The second thing is changing the culture to a winning one. That is very difficult to do when there have been years of losing. This group, with Nethery’s guidance, has been able to do that. They went into games against teams they haven’t beaten in years and believed they were going to win.

That leads to the third and probably most important thing aside from talent-character.

It takes strong character to break out of a stereotype that everyone around you has set for you. Again, some credit must go to Nethery for instilling character into this team with some hard lessons.

There have been benchings and suspensions this season. But rather than tearing the team apart it has instilled toughness and taught them that doing things the right way will help you get to where you want to go.

Finally, the team understands that being a good team isn’t necessarily about everyone scoring a lot of points. Everyone on the team has accepted a role. Jalen Dixie has been a prolific scorer and taken a lot of burden on his shoulders. Brandon Mitchell and Daishon Moore have provided inside toughness on an undersized team.

Brooklyn Rucker has been a lock down defender and come up with big baskets in tight situations.

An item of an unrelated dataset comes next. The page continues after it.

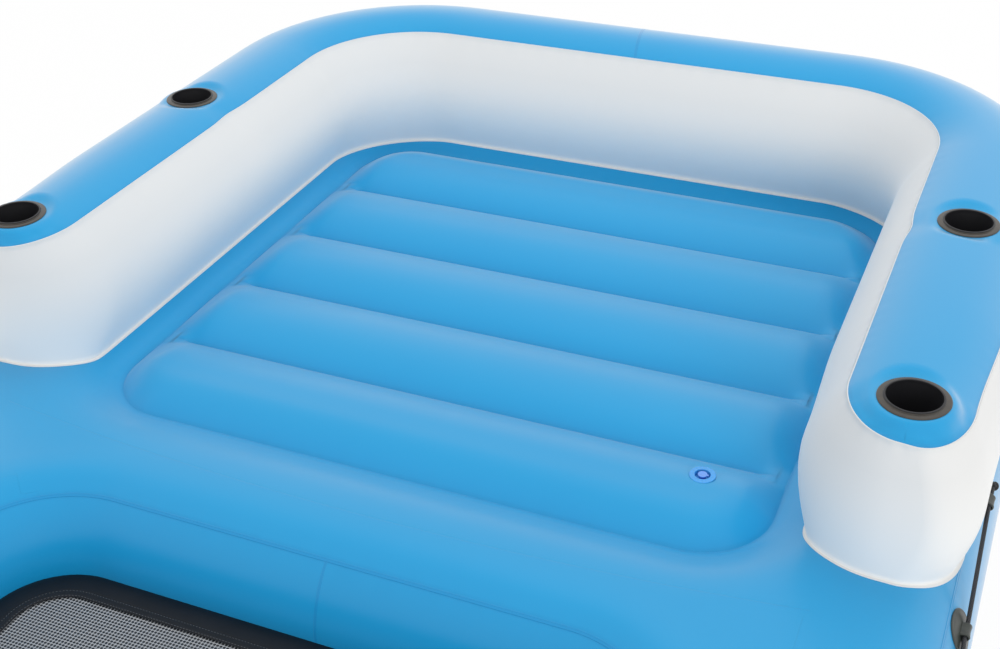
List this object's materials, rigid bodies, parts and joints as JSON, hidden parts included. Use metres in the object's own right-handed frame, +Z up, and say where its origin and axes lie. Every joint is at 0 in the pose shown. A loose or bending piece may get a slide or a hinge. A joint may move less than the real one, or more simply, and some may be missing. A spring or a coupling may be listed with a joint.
{
  "type": "inflatable floating island",
  "caption": "Inflatable floating lounge: ribbed floor in a U-shaped backrest with cup holders, net foot well in front, grab rope outside.",
  "frame": {"origin": "on the ground under the middle of the island", "axes": "+Y to the back of the backrest, +Z up, +X to the right of someone who looks from the foot well to the backrest"},
  "size_m": [2.5178, 3.5481, 0.7741],
  "materials": {
    "black_border": "satin coated cloth",
    "black_bowl": "satin",
    "black_edging": "woven tape",
    "black_rope": "braided",
    "charcoal_patch": "moulded",
    "grey_net": "woven net",
    "sky_blue_sheet": "satin sheet",
    "smoke_ring": "translucent, glossy",
    "valve_blue": "translucent, glossy",
    "valve_grey": "moulded",
    "web_sheet": "satin sheet",
    "white_sheet": "satin sheet"
  },
  "bodies": {
    "island": {"backrest_inner_wall": "white_sheet", "backrest_outer_wall": "white_sheet", "backrest_top_panel_left": "sky_blue_sheet", "backrest_top_panel_right": "sky_blue_sheet", "backrest_valve_body": "valve_grey", "base_bottom_sheet": "sky_blue_sheet", "base_outer_wall": "sky_blue_sheet", "base_top_sheet": "sky_blue_sheet", "base_valve_body": "valve_grey", "cup_holder_bowl_left_front": "black_bowl", "cup_holder_bowl_left_rear": "black_bowl", "cup_holder_bowl_right_front": "black_bowl", "cup_holder_bowl_right_rear": "black_bowl", "cup_holder_flange_left_front": "smoke_ring", "cup_holder_flange_left_rear": "smoke_ring", "cup_holder_flange_right_front": "smoke_ring", "cup_holder_flange_right_rear": "smoke_ring", "floor_bottom_sheet": "sky_blue_sheet", "floor_surround_wall": "sky_blue_sheet", "floor_top_sheet": "sky_blue_sheet", "floor_valve_flange": "valve_blue", "floor_web_1": "web_sheet", "floor_web_2": "web_sheet", "floor_web_3": "web_sheet", "floor_web_4": "web_sheet", "grab_rope": "black_rope", "mesh_border": "black_border", "mesh_edging": "black_edging", "mesh_panel": "grey_net", "rope_patch_left_1": "charcoal_patch", "rope_patch_left_2": "charcoal_patch", "rope_patch_left_3": "charcoal_patch", "rope_patch_left_4": "charcoal_patch", "rope_patch_left_5": "charcoal_patch", "rope_patch_left_6": "charcoal_patch", "rope_patch_left_7": "charcoal_patch", "rope_patch_left_8": "charcoal_patch", "rope_patch_right_1": "charcoal_patch", "rope_patch_right_2": "charcoal_patch", "rope_patch_right_3": "charcoal_patch", "rope_patch_right_4": "charcoal_patch", "rope_patch_right_5": "charcoal_patch", "rope_patch_right_6": "charcoal_patch", "rope_patch_right_7": "charcoal_patch", "rope_patch_right_8": "charcoal_patch", "well_wall_left": "sky_blue_sheet", "well_wall_right": "sky_blue_sheet"},
    "backrest_valve_cap": {"backrest_valve_cap": "valve_grey"},
    "backrest_valve_insert": {"backrest_valve_insert": "valve_grey"},
    "base_valve_cap": {"base_valve_cap": "valve_grey"},
    "base_valve_insert": {"base_valve_insert": "valve_grey"},
    "floor_valve_cap": {"floor_valve_cap": "valve_blue"},
    "floor_valve_stem": {"floor_valve_stem": "valve_blue"}
  },
  "joints": [
    {"name": "floor_valve_pull", "type": "slide", "parent": "island", "child": "floor_valve_stem", "axis": [0, 0, 1], "range_m": [0, 0.014]},
    {"name": "floor_valve_cap_hinge", "type": "hinge", "parent": "floor_valve_stem", "child": "floor_valve_cap", "pos_m": [0.665, -0.022, 0.41359], "axis": [0, 1, 0], "range_deg": [0, 150]},
    {"name": "base_valve_screw", "type": "hinge", "parent": "island", "child": "base_valve_insert", "pos_m": [-0.45, 1.76421, 0.21], "axis": [0, 1, 0], "range_deg": [0, 540]},
    {"name": "base_valve_cap_hinge", "type": "hinge", "parent": "base_valve_insert", "child": "base_valve_cap", "pos_m": [-0.42, 1.77401, 0.21], "axis": [0, 0, -1], "range_deg": [0, 150]},
    {"name": "backrest_valve_screw", "type": "hinge", "parent": "island", "child": "backrest_valve_insert", "pos_m": [0.45, 1.73464, 0.52], "axis": [0, 1, 0], "range_deg": [0, 540]},
    {"name": "backrest_valve_cap_hinge", "type": "hinge", "parent": "backrest_valve_insert", "child": "backrest_valve_cap", "pos_m": [0.48, 1.74444, 0.52], "axis": [0, 0, -1], "range_deg": [0, 150]}
  ]
}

Trent Overall has provided deadly long-range accuracy to take some pressure off Dixie. 

My favorite role player on the team has been Cornelius Sanford who has taken on several different roles for the team. Sanford is an example of a selfless player who never takes a bad shot and usually draws a tough defensive assignment. Every good team needs players like Sanford to get where they want to go.

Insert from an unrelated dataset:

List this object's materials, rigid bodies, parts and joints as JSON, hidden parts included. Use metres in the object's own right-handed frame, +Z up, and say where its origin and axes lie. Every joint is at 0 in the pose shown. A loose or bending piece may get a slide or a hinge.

Justin Mitchell, Mitchell Golden and Demarcus Bailey have provided a spark off the bench. And the rest of the substitutes have done their part by making practices tough on the top players.

The Warriors reached their goal of making it to the regional tournament by beating the Gallatin County Wildcats in the semifinals of the district tournament.

So the finals were icing on the cake. No pressure-right? Wrong.

These Warriors were not satisfied with their preseason goal. They had a strong desire to bring home a district championship for their school and you could see it in the tears and long faces on the bench after the game against Owen.

The team could not muster smiles as I snapped their picture while accepting the runner-up trophy.

They knew that they had come very close to doing something that no Eminence team had done in a very long time and it hurt.

That tells you more than anything about how much this team has turned things around. In previous years second place would have been good enough, but not this year.

Coach Nethery told me that the team used the pain of Saturday night to focus on the task at hand, which is to beat Simon Kenton and advance to semifinals of the regional tournament.

That is Simon Kenton with an enrollment of 1,670 students.

I’m sure the Warriors were thinking, “Bring on Goliath”!